RECORD EXCERPTS:
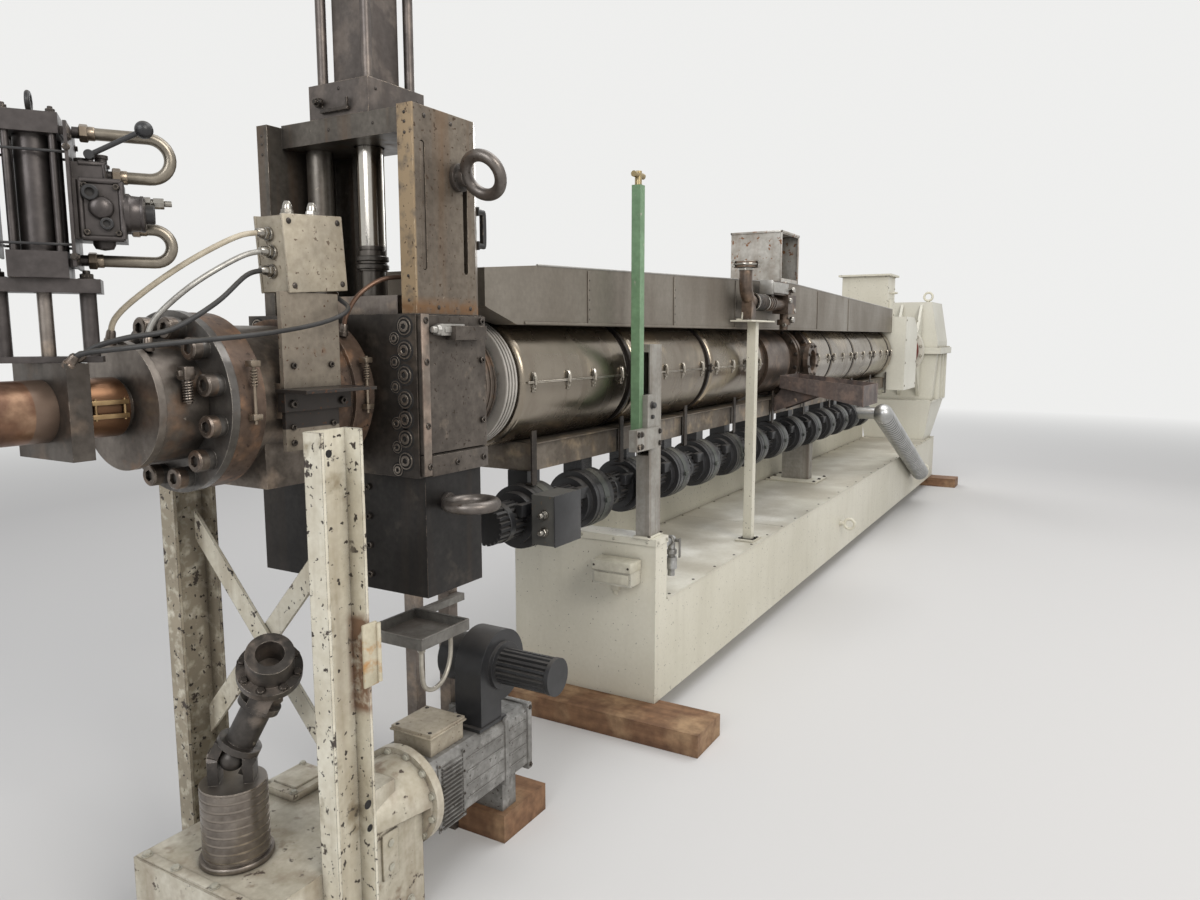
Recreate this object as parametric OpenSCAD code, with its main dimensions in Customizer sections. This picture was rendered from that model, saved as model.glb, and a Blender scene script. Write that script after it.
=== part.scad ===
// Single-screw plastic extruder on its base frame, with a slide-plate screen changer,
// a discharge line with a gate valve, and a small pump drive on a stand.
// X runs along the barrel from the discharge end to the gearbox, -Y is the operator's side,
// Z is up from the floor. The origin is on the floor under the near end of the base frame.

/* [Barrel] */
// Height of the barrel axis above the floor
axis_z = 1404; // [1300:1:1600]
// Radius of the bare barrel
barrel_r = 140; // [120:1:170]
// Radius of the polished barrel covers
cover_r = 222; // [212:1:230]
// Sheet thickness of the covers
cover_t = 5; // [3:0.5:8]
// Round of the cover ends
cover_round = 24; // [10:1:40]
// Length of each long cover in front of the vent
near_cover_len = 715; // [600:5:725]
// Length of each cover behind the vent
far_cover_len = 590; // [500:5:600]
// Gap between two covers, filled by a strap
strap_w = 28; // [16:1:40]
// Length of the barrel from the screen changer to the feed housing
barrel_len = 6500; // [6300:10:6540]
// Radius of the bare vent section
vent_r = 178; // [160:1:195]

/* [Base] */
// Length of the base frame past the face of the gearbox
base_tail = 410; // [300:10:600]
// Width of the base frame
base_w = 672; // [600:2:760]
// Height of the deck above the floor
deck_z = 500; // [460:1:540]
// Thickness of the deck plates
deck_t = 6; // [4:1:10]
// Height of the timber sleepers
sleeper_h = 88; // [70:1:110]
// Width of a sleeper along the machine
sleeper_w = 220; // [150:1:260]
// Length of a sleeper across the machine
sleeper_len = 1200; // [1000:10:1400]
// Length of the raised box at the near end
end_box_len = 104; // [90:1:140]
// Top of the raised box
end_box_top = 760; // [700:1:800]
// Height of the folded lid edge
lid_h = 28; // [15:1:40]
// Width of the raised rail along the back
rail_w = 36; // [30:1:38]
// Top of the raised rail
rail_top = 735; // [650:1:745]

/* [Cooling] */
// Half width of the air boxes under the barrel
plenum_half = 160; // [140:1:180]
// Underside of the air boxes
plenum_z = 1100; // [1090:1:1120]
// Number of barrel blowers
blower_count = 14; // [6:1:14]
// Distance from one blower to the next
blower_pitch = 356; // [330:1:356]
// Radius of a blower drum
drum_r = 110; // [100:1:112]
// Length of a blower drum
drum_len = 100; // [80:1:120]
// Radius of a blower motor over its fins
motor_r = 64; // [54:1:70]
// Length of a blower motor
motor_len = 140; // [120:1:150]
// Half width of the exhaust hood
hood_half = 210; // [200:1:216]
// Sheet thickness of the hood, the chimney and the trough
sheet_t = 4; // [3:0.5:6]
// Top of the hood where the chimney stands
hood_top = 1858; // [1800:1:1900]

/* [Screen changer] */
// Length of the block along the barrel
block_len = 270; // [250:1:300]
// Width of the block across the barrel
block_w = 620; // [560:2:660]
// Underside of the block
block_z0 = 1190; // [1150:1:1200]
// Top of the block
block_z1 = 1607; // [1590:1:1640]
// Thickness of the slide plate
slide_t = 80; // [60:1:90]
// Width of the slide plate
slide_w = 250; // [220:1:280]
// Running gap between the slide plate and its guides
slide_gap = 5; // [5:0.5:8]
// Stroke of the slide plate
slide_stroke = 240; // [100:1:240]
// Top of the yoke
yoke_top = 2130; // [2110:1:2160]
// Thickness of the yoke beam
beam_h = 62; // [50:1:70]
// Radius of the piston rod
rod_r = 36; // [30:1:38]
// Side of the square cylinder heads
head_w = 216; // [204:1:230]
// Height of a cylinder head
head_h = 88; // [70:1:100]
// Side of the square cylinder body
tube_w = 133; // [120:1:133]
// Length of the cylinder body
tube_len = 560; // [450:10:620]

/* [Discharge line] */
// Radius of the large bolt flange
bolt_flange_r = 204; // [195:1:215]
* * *
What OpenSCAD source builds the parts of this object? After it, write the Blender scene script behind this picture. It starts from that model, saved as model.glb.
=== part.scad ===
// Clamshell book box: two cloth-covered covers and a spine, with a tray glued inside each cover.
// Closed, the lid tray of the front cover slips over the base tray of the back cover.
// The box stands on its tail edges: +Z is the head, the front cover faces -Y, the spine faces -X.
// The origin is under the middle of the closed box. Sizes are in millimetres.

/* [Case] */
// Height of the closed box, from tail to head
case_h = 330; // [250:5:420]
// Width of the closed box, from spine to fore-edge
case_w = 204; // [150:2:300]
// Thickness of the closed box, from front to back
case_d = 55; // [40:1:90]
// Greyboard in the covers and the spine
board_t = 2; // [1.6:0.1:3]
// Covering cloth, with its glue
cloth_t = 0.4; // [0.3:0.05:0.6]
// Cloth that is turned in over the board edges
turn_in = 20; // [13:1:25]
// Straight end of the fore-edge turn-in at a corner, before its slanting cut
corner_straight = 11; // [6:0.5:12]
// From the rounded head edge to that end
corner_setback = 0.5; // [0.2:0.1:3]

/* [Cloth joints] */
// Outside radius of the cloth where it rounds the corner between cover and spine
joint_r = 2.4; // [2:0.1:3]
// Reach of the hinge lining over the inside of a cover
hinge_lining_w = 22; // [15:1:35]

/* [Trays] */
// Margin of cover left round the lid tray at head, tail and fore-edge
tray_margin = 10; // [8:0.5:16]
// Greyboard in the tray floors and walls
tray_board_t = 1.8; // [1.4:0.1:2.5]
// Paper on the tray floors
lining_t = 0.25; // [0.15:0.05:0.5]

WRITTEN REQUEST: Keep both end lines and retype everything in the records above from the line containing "Recreate this object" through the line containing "vent_r = 178; // [160:1:195]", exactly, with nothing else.

RESPONSE TO THE TASK:
Recreate this object as parametric OpenSCAD code, with its main dimensions in Customizer sections. This picture was rendered from that model, saved as model.glb, and a Blender scene script. Write that script after it.
=== part.scad ===
// Single-screw plastic extruder on its base frame, with a slide-plate screen changer,
// a discharge line with a gate valve, and a small pump drive on a stand.
// X runs along the barrel from the discharge end to the gearbox, -Y is the operator's side,
// Z is up from the floor. The origin is on the floor under the near end of the base frame.

/* [Barrel] */
// Height of the barrel axis above the floor
axis_z = 1404; // [1300:1:1600]
// Radius of the bare barrel
barrel_r = 140; // [120:1:170]
// Radius of the polished barrel covers
cover_r = 222; // [212:1:230]
// Sheet thickness of the covers
cover_t = 5; // [3:0.5:8]
// Round of the cover ends
cover_round = 24; // [10:1:40]
// Length of each long cover in front of the vent
near_cover_len = 715; // [600:5:725]
// Length of each cover behind the vent
far_cover_len = 590; // [500:5:600]
// Gap between two covers, filled by a strap
strap_w = 28; // [16:1:40]
// Length of the barrel from the screen changer to the feed housing
barrel_len = 6500; // [6300:10:6540]
// Radius of the bare vent section
vent_r = 178; // [160:1:195]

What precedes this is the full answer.